As is illustrated in <FIG>, mobile device <NUM> can execute an application that operates power receiver <NUM> as a transmitter of wireless power and interfaces with electronic lock <NUM>. Instructions for the application can be stored in memory <NUM> and be executed by processor <NUM>. Executing these instructions, processor <NUM> can operate power receiver <NUM> as a transmitter of wireless power and communicate with electronic lock <NUM> through communications <NUM>. Similarly, memory <NUM> may include instructions to be executed by processor <NUM> so that when electronic lock <NUM> is powered by receiving wireless power in power receiver <NUM>, processor <NUM> can communicate with mobile device <NUM> through communication <NUM> and unlock and/or lock lock <NUM> through actuator <NUM>.

<FIG> illustrates an initiation process <NUM> executed by mobile device <NUM> and electronic lock <NUM> to initialize lock <NUM> with mobile device <NUM>. As shown in <FIG>, device <NUM> initiates by transmitting power in step <NUM>. The power is received in step <NUM>. In steps <NUM> and <NUM>, a key Key0 is negotiated between device <NUM> and lock <NUM>. In some embodiments, the initial pairing between device <NUM> and lock <NUM> can be accomplished by procedures similarly to that used in Bluetooth pairing of devices.
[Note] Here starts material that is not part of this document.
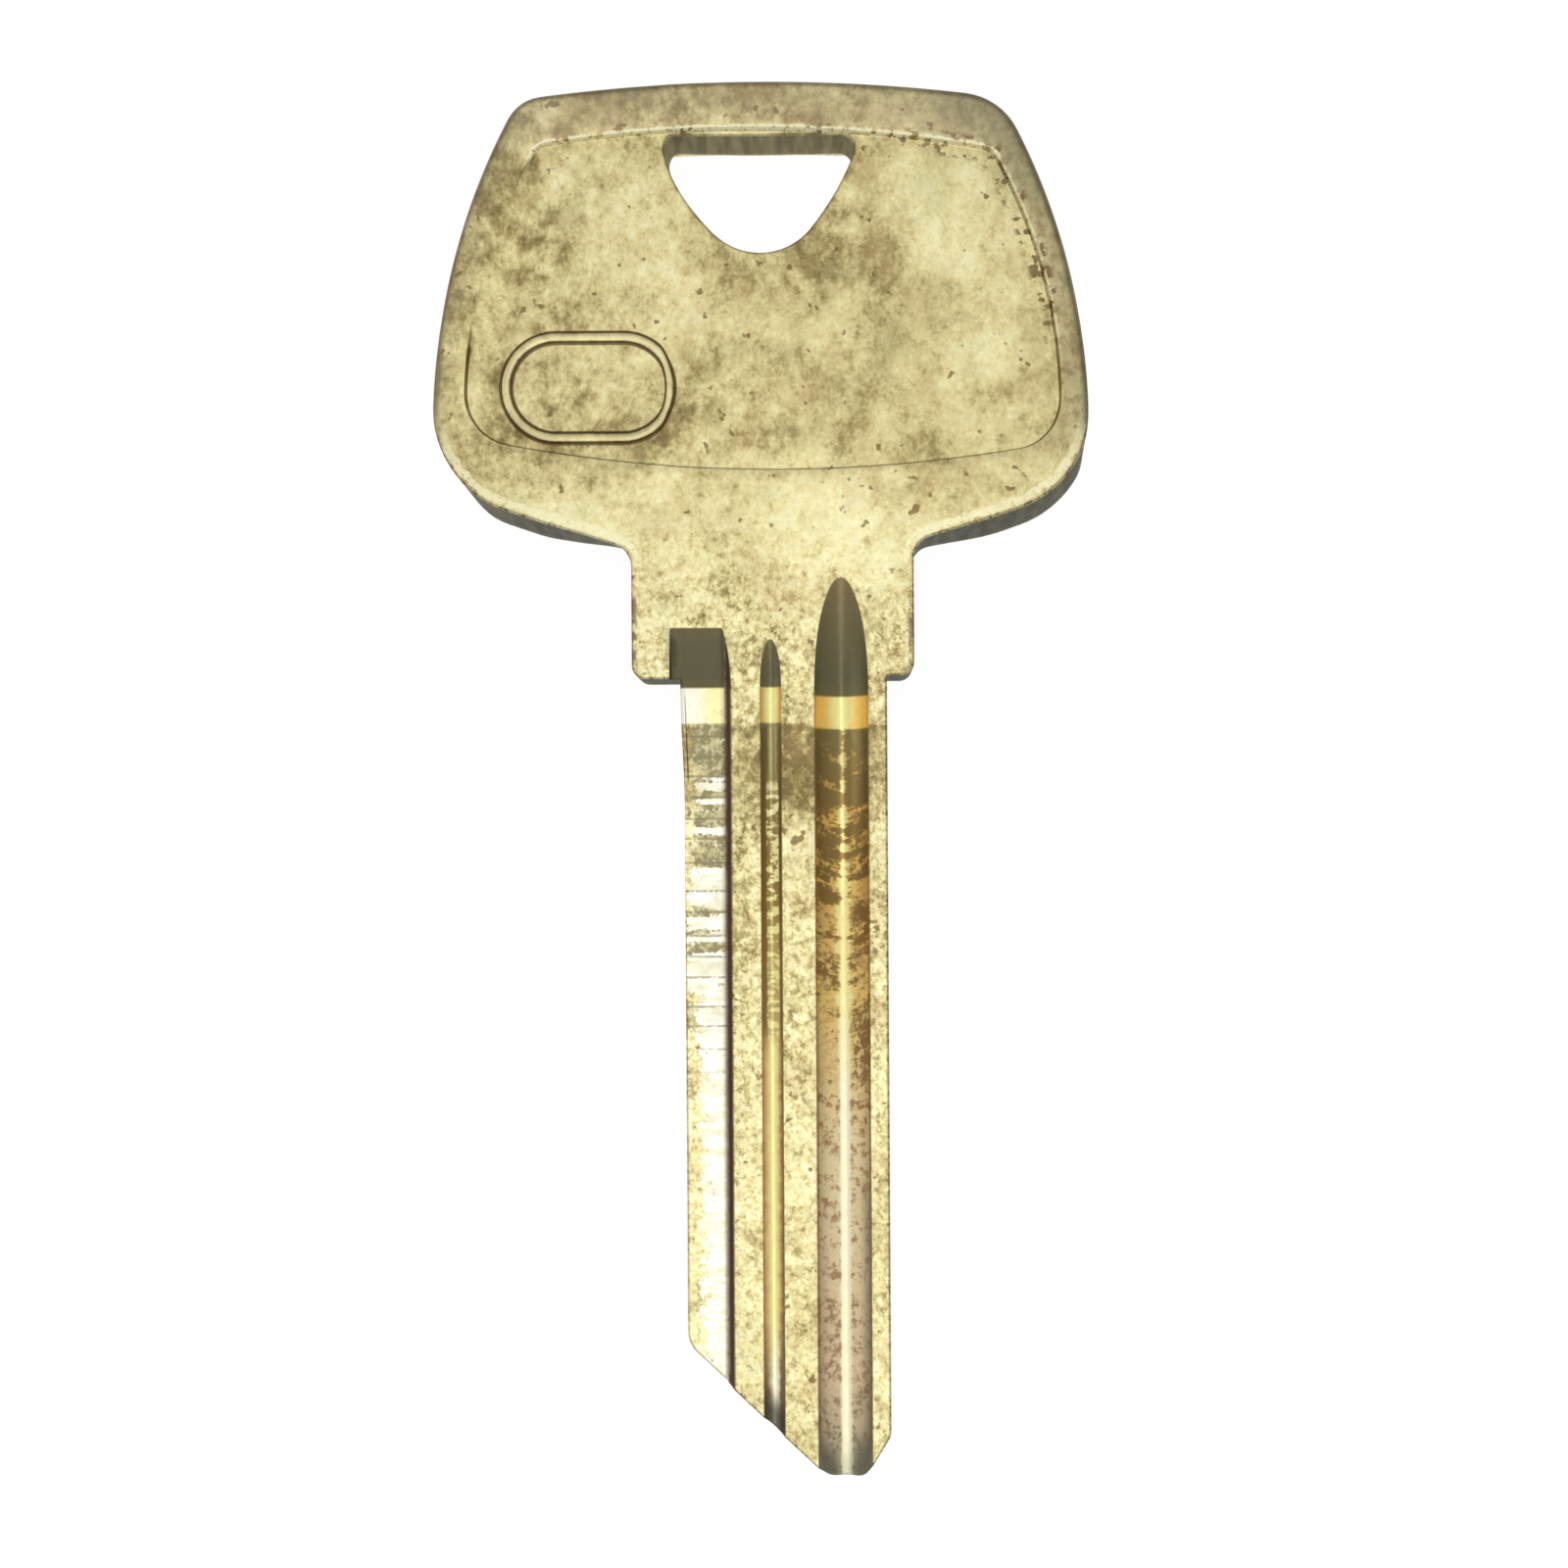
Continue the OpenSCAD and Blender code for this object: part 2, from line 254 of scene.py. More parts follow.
def key_arcs():
    neck_right = neck_w / 2 - neck_shift + bow_shift
    neck_left = neck_w / 2 + neck_shift - bow_shift
    return (
        blade_arcs()
        + moved(bow_side(neck_right, set_back, top_right_r), -bow_shift)
        + moved(mirrored(bow_side(neck_left, 0, top_left_r)), -bow_shift)
    )


def slot_side():
    """Right half of the ring slot, from its lowest point to its top edge."""
    bottom_c = np.array([0, slot_top - slot_h + slot_bottom_r])
    corner_c = np.array([slot_w / 2 - slot_corner_r, slot_top - slot_corner_r])
    side_c = meet(bottom_c, slot_side_r - slot_bottom_r,
                  corner_c, slot_side_r - slot_corner_r)
    return chain(270, 450, [
        (bottom_c, slot_bottom_r), (side_c, slot_side_r), (corner_c, slot_corner_r),
    ])


def panel_side():
    """Right half of the coined panel, from its lower edge to its top edge."""
    bottom_c = np.array([0, panel_bottom + panel_bottom_r])
    side_c = np.array([panel_w / 2 - panel_side_r, panel_side_y])
    top_c = np.array([0, panel_top - panel_top_r])
    low_c = meet(bottom_c, panel_bottom_r - panel_low_corner_r,
                 side_c, panel_side_r - panel_low_corner_r)
    high_c = meet(side_c, panel_side_r - panel_top_corner_r,
                  top_c, panel_top_r - panel_top_corner_r)
    return chain(270, 450, [
        (bottom_c, panel_bottom_r), (low_c, panel_low_corner_r), (side_c, panel_side_r),
        (high_c, panel_top_corner_r), (top_c, panel_top_r),
    ])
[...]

In other communications standards, the negotiation between device <NUM> and lock <NUM> establishes that device <NUM> is an authorized user of lock <NUM> and assigns the key Key0 to device <NUM>. In step <NUM>, lock <NUM> stores Key0 in a non-volatile portion of memory <NUM>. In step <NUM>, device <NUM> stores Key0 in a non-volatile portion of memory <NUM>. Storage of Key0 in non-volatile memory insures that Key0 is not lost when electronic lock <NUM> is without power or if power storage <NUM> of device <NUM> becomes discharged. Key0 is the initial pairing key that is established privately when lock <NUM> is first paired with device <NUM>. Device <NUM> may store multiple ones of initial pairing keys that correspond with different ones of locks <NUM>. Similarly, lock <NUM> may include multiple ones of initial pair keys that correspond with different ones of devices <NUM>.
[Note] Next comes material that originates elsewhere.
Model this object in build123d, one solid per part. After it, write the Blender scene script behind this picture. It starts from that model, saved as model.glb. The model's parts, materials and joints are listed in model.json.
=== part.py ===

An example of subsequent interactions between device <NUM> and lock <NUM> are illustrated in <FIG>. Again, the interaction begins in step <NUM> when device <NUM> transmits power to lock <NUM> and power is received in step <NUM>. When powered, lock <NUM> in step <NUM> lock <NUM> can generate a pseudorandom number (PSN), which when convoluted with Key0 provides a session key KeyN. In step <NUM>, lock <NUM> transmits the PSN to step <NUM> in device <NUM>. According to the invention, PSN is encrypted during transmission. In step <NUM>, device <NUM> calculates the session key KeyN by convoluting the pairing key Key0 with the PSN. KeyN is the session key that device <NUM> must correctly provide to lock <NUM> in order to operate lock <NUM> (either open lock <NUM> or lock lock <NUM>). KeyN is the convolution of the decrypted PSN generated in step <NUM> and the previously established pairing key Key0 and therefore changes every session to thwart unauthorized use by EM filed interception.
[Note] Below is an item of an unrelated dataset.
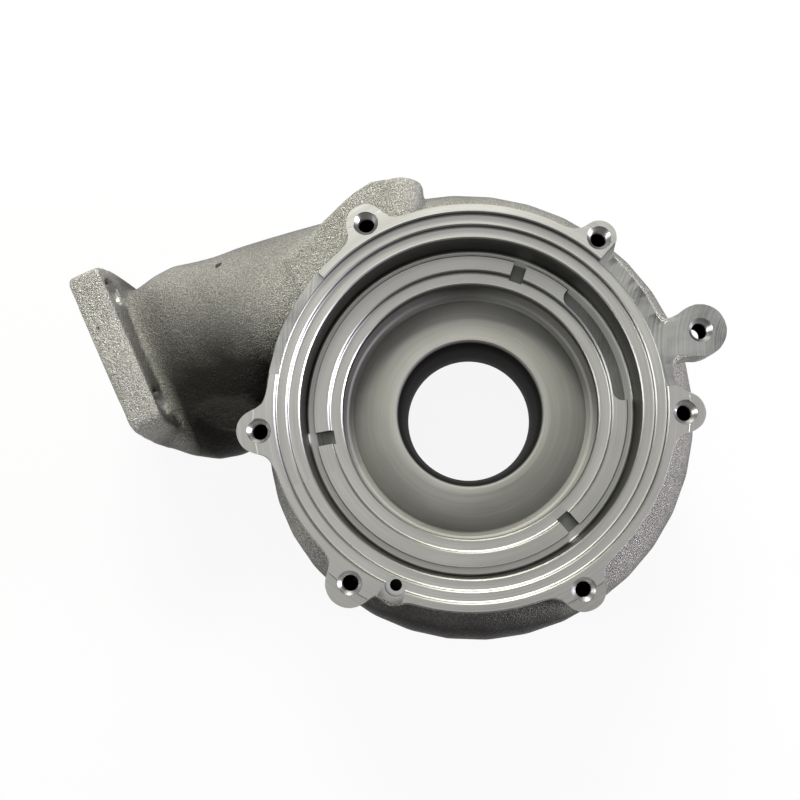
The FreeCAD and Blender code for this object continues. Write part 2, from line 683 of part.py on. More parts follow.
def build_housing():
    """The casting with its passages, then what is turned, milled and drilled in it."""
    cores = [feature("duct_core", duct(False)), feature("scroll_core", scroll(False))]
    hollow = cut("hollow_casting", casting(), cores)
    faced = cut("turned_casting", hollow, [throat_cutter(), pocket_cutter()])
    tools = [fuse("milling_tools", milled_cutters()), fuse("drilling_tools", drilled_cutters())]
    housing = cut("finished", faced, tools)
    housing.Label = "turbine_housing"
    return housing


def check(nodes):
    """Stop if any object failed or any sub-part has no sound shape."""
    for obj in doc.Objects:
        for state in ("Invalid", "Error"):
            if state in obj.State:
                raise RuntimeError("%s is in state %s" % (obj.Name, state))
    for node in nodes:
        if node.Shape.isNull() or not node.Shape.isValid():
            raise RuntimeError("%s has no sound shape" % node.Label)
        if len(node.Shape.Solids) != 1:
            raise RuntimeError("%s is %d solids" % (node.Label, len(node.Shape.Solids)))


housing = build_housing()
doc.recompute()
check([housing])
housing.Shape.exportStep("parts/%s.step" % housing.Label)
box = housing.Shape.BoundBox
print("turbine_housing volume %.0f mm3, box %.1f x %.1f x %.1f mm" % (
    housing.Shape.Volume, box.XLength, box.YLength, box.ZLength))
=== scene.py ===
"""The looks of a turbine housing: a shot-blasted iron casting with turned, milled and drilled faces.

The casting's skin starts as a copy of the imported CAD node. A solid blank fills the places that a
machine tool cuts, the whole is melted together so that every cast corner is soft, and then tools
modelled here cut the pocket, the steps, the recesses and the holes crisply out of it.
"""
import math

import bmesh
import bpy
from mathutils import Matrix, Vector


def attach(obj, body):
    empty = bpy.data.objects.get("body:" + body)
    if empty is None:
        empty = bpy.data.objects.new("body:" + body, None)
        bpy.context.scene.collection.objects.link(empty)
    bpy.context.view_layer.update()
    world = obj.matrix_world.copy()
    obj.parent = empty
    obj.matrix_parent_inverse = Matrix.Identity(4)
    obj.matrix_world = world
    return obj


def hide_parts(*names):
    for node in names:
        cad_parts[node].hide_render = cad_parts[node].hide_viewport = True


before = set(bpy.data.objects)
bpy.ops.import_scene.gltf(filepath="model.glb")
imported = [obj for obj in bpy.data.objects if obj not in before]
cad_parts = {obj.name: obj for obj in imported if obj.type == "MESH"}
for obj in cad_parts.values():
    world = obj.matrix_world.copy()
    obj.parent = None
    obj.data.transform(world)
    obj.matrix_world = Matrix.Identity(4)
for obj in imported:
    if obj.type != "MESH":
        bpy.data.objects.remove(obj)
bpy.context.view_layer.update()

bl_info = {
    "name": "Turbine housing",
    "version": (1, 0, 0),
    "blender": (4, 5, 0),
    "location": "3D View > Sidebar > Housing",
    "description": "Builds a machined cast iron turbine housing, its finishes and its studio",
    "category": "Object",
}

MM = 0.001
NODE = "turbine_housing"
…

In step <NUM>, device <NUM> transmits the session key KeyN to step <NUM> of lock <NUM>. In step <NUM> of lock <NUM>, lock <NUM> validates KeyN. If KeyN is not valid, then lock <NUM> proceeds to step <NUM> and stops. If KeyN is valid, then lock <NUM> proceeds to step <NUM> to receive instructions. In step <NUM>, device <NUM> transmits instructions to lock <NUM> to lock or unlock lock <NUM>. In step <NUM>, lock <NUM> executes the instructions by providing signals to actuator <NUM> to lock or unlock locking mechanism <NUM>.

Claim 1:
An electronic lock (<NUM>), comprising:
a wireless power receiver (<NUM>) configured to receive power from a mobile device (<NUM>);
a processor (<NUM>) coupled to receive power from the wireless power receiver (<NUM>);
a memory (<NUM>) coupled to the processor (<NUM>) and to receive power from the wireless power receiver (<NUM>);
a communication unit (<NUM>) coupled to the processor (<NUM>) and to receive power from the wireless power receiver (<NUM>), the communication unit (<NUM>) configured to communicate with the mobile device; and
an actuator (<NUM>) coupled to the processor (<NUM>) and to receive power from the wireless power receiver (<NUM>),
wherein the processor (<NUM>) executes instructions stored in the memory (<NUM>) for
authenticating the mobile device, wherein authenticating the mobile device includes generating a pseudo random number, transmitting the pseudo random number to the mobile device, receiving a device session key from the mobile device, and confirming that the device session key is valid; and
providing signals to the actuator (<NUM>) according to instructions received from the mobile device,
wherein the communication unit (<NUM>) transmits and receives data through the wireless power receiver (<NUM>) by monitoring the wireless power for frequency modulation and by applying load modulation,
wherein confirming that the device session key is valid includes convoluting the pseudo random number with a pairing key to generate a lock session key, and comparing the lock session key with the device session key
wherein transmitting the pseudo random number includes encrypting the pseudo random number.